SET EXERCISE »
Stop after the line that contains "latewood = year_rings(f, grain, tone, halo, ring_gap)"; until then, restate each line of the entries word for word from the very first.

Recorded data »
::::::::::
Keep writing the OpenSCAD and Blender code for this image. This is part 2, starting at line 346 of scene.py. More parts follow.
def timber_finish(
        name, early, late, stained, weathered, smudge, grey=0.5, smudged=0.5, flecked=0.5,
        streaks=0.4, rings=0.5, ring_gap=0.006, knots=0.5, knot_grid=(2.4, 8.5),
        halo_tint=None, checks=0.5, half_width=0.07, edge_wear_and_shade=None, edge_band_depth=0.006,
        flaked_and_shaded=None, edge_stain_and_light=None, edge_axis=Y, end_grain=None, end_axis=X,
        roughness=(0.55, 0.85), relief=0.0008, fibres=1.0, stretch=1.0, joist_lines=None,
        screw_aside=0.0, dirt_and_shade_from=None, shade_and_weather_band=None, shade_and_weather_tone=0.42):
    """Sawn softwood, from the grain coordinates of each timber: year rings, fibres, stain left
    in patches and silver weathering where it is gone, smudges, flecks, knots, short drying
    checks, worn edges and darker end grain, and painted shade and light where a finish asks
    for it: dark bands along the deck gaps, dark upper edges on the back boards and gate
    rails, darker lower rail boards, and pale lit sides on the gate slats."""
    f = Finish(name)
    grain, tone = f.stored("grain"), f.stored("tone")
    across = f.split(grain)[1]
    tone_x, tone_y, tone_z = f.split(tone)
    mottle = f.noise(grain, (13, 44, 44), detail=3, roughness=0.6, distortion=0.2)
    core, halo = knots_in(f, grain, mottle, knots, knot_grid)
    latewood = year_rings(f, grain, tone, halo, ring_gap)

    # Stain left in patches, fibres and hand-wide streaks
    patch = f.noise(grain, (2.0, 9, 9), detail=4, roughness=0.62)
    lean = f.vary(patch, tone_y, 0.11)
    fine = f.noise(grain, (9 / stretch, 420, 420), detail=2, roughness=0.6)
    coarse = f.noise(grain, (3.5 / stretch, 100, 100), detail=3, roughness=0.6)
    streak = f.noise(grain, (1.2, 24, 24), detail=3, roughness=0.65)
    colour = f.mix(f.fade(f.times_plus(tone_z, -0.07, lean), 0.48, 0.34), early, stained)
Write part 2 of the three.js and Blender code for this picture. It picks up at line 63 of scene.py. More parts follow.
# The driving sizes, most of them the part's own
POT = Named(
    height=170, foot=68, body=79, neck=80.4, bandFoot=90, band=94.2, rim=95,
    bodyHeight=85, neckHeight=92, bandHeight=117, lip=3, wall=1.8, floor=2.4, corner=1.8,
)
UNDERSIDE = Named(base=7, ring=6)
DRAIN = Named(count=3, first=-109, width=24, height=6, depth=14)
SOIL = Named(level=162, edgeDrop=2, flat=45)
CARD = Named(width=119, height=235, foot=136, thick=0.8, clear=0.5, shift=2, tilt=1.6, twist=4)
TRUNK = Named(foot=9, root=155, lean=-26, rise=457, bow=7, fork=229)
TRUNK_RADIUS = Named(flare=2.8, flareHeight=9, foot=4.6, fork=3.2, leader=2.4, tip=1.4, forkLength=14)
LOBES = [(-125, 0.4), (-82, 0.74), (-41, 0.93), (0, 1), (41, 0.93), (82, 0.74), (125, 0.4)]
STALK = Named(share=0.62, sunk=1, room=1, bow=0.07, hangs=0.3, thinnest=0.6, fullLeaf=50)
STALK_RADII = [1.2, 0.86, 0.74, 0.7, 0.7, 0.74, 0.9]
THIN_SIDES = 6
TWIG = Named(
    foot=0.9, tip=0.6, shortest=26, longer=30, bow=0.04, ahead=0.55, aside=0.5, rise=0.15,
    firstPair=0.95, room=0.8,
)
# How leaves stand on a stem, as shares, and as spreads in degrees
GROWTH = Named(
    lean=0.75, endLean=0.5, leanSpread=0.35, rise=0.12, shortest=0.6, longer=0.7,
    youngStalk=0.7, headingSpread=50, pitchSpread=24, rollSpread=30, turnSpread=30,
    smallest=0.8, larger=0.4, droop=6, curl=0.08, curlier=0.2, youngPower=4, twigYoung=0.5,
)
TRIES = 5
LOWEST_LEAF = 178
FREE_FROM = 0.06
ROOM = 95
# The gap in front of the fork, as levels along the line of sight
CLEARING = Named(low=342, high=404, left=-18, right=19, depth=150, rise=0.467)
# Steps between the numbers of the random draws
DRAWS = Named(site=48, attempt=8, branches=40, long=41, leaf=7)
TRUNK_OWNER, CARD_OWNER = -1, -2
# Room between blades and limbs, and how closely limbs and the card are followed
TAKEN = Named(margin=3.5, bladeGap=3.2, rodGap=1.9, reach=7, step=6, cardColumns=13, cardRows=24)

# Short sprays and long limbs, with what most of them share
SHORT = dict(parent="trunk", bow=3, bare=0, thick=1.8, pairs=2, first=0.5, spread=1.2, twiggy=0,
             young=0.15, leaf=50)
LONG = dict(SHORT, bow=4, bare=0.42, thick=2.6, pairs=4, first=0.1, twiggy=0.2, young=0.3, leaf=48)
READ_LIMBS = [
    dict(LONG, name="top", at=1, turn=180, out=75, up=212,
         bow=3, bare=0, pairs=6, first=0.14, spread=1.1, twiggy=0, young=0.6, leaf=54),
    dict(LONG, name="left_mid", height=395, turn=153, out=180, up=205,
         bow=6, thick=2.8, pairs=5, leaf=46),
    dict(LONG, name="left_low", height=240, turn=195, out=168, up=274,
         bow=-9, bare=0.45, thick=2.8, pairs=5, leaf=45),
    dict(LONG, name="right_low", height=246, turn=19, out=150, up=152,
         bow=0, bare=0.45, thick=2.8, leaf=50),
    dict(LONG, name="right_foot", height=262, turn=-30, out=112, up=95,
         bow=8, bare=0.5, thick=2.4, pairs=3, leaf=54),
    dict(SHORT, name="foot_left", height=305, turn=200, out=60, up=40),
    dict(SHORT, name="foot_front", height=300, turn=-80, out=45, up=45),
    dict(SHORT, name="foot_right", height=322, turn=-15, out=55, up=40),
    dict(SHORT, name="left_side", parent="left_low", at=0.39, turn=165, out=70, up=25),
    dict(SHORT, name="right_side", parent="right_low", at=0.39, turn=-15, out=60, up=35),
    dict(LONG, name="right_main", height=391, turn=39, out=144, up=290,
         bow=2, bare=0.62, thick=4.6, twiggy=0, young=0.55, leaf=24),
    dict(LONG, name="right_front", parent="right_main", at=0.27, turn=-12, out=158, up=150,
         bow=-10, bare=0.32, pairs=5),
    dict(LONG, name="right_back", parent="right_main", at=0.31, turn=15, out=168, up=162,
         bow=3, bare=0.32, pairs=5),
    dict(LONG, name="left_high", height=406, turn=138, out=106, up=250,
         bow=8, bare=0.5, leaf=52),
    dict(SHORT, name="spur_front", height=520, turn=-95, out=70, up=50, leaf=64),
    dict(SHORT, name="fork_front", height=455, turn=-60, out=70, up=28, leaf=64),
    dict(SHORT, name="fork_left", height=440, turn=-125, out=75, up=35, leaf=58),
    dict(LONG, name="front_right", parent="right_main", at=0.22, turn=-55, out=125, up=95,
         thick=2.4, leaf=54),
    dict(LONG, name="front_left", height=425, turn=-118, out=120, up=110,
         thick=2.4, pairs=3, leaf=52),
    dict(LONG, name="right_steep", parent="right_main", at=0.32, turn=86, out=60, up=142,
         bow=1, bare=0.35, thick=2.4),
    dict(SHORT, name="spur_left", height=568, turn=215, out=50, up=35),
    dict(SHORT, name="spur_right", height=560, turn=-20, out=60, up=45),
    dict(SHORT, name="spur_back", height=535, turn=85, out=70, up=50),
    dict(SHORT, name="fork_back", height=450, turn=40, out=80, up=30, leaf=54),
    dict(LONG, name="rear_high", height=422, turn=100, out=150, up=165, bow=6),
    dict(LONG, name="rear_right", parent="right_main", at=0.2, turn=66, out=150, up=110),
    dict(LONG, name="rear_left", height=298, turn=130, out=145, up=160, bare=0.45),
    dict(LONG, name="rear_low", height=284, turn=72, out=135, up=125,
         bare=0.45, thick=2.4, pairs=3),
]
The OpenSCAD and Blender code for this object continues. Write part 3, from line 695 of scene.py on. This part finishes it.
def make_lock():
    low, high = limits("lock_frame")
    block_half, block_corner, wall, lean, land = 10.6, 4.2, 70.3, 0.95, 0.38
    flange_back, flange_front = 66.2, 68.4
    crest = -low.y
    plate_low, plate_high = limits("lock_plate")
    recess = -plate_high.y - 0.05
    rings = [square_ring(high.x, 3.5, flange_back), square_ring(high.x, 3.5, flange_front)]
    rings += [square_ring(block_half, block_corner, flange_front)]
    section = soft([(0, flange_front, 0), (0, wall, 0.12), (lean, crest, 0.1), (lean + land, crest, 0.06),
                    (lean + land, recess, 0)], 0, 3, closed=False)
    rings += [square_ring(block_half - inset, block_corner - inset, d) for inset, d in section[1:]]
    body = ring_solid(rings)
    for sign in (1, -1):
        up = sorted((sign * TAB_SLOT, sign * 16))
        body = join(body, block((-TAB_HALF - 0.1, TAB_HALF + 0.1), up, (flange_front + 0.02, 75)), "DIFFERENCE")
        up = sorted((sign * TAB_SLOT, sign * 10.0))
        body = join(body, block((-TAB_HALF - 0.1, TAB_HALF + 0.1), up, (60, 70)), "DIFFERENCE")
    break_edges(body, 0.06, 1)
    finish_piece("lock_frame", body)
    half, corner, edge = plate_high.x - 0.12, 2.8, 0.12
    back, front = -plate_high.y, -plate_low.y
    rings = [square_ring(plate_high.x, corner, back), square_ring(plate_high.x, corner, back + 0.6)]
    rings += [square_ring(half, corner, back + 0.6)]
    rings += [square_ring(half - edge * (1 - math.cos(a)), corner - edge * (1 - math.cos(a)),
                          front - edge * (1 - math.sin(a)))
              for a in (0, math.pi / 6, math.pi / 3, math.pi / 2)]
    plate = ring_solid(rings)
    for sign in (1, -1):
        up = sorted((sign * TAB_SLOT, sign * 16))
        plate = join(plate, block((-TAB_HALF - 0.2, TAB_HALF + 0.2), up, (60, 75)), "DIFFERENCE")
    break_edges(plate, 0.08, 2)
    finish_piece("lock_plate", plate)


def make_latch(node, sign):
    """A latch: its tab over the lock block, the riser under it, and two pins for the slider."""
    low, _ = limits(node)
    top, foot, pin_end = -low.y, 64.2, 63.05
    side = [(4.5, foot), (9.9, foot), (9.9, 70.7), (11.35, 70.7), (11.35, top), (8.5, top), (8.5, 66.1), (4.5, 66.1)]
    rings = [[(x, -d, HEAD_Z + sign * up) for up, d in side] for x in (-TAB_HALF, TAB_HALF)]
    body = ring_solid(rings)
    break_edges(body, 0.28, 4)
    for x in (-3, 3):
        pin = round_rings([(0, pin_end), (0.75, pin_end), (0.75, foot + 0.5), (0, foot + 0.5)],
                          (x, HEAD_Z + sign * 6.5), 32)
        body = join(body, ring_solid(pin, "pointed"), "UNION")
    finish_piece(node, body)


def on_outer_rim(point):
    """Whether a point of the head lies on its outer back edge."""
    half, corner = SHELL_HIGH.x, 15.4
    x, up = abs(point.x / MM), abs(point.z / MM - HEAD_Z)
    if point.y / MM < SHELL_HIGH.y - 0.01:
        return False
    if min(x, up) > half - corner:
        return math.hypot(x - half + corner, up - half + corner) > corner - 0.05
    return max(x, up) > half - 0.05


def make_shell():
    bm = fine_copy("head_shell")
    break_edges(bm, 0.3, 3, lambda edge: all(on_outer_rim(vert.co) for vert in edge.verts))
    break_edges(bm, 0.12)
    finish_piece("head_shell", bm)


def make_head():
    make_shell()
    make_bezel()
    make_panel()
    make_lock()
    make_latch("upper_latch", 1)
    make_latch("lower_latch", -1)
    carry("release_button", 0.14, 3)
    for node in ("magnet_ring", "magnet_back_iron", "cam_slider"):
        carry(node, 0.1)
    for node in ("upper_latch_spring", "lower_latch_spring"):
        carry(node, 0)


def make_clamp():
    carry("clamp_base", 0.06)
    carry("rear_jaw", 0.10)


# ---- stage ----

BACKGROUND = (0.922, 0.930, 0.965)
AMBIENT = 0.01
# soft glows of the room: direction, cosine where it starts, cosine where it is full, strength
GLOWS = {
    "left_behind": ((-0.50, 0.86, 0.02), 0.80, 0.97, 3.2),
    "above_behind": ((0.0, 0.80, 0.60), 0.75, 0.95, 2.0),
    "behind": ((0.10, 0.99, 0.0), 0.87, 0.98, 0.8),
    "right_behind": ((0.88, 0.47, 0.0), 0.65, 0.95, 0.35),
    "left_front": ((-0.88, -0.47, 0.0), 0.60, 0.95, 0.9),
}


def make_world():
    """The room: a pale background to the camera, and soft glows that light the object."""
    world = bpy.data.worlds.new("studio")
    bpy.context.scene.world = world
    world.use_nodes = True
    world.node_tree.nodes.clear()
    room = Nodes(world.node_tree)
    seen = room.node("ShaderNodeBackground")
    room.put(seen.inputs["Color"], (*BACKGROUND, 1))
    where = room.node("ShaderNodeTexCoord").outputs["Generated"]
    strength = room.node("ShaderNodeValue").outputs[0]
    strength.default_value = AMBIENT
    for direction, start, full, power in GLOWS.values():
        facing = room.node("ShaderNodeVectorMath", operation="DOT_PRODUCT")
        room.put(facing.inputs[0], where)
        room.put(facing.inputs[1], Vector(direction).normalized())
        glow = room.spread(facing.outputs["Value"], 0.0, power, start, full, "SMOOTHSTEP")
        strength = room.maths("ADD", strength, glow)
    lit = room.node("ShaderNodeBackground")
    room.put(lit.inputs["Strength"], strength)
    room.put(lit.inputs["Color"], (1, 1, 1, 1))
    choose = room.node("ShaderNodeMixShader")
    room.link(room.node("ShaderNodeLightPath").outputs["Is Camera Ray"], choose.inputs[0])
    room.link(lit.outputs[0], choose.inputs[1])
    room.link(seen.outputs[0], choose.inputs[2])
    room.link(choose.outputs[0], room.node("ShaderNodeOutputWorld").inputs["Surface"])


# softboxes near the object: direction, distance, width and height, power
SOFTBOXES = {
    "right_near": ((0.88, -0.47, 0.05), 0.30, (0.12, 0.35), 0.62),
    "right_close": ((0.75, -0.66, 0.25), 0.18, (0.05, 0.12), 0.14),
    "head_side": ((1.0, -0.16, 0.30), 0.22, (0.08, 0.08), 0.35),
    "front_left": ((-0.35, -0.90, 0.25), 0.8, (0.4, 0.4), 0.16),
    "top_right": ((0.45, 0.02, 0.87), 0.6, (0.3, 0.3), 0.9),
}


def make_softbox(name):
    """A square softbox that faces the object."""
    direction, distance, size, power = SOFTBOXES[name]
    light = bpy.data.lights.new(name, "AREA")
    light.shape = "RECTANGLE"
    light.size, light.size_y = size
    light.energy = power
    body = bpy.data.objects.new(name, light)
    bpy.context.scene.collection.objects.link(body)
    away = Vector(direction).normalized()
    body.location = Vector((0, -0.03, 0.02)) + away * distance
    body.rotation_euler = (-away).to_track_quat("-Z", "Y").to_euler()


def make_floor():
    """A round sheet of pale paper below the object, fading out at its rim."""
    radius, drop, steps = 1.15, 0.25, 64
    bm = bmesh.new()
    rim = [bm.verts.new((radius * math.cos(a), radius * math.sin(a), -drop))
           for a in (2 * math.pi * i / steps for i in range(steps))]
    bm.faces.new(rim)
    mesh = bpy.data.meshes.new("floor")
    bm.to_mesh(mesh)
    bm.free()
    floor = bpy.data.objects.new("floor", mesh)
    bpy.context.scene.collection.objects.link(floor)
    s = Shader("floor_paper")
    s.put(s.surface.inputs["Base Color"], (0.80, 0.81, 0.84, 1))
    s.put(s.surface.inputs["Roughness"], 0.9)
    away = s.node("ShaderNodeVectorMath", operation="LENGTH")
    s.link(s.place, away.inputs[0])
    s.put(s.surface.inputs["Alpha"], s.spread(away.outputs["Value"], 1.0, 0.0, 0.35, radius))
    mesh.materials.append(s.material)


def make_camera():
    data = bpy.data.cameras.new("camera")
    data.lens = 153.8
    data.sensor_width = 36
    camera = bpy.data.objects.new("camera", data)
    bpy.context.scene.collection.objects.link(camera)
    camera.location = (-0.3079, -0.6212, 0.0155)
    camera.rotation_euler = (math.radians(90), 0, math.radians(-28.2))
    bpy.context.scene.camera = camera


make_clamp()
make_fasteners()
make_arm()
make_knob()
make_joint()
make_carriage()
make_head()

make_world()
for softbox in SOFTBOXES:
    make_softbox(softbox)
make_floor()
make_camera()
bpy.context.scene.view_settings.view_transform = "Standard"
::::::::::
RESPONSE FOR THIS EXERCISE »
Keep writing the OpenSCAD and Blender code for this image. This is part 2, starting at line 346 of scene.py. More parts follow.
def timber_finish(
        name, early, late, stained, weathered, smudge, grey=0.5, smudged=0.5, flecked=0.5,
        streaks=0.4, rings=0.5, ring_gap=0.006, knots=0.5, knot_grid=(2.4, 8.5),
        halo_tint=None, checks=0.5, half_width=0.07, edge_wear_and_shade=None, edge_band_depth=0.006,
        flaked_and_shaded=None, edge_stain_and_light=None, edge_axis=Y, end_grain=None, end_axis=X,
        roughness=(0.55, 0.85), relief=0.0008, fibres=1.0, stretch=1.0, joist_lines=None,
        screw_aside=0.0, dirt_and_shade_from=None, shade_and_weather_band=None, shade_and_weather_tone=0.42):
    """Sawn softwood, from the grain coordinates of each timber: year rings, fibres, stain left
    in patches and silver weathering where it is gone, smudges, flecks, knots, short drying
    checks, worn edges and darker end grain, and painted shade and light where a finish asks
    for it: dark bands along the deck gaps, dark upper edges on the back boards and gate
    rails, darker lower rail boards, and pale lit sides on the gate slats."""
    f = Finish(name)
    grain, tone = f.stored("grain"), f.stored("tone")
    across = f.split(grain)[1]
    tone_x, tone_y, tone_z = f.split(tone)
    mottle = f.noise(grain, (13, 44, 44), detail=3, roughness=0.6, distortion=0.2)
    core, halo = knots_in(f, grain, mottle, knots, knot_grid)
    latewood = year_rings(f, grain, tone, halo, ring_gap)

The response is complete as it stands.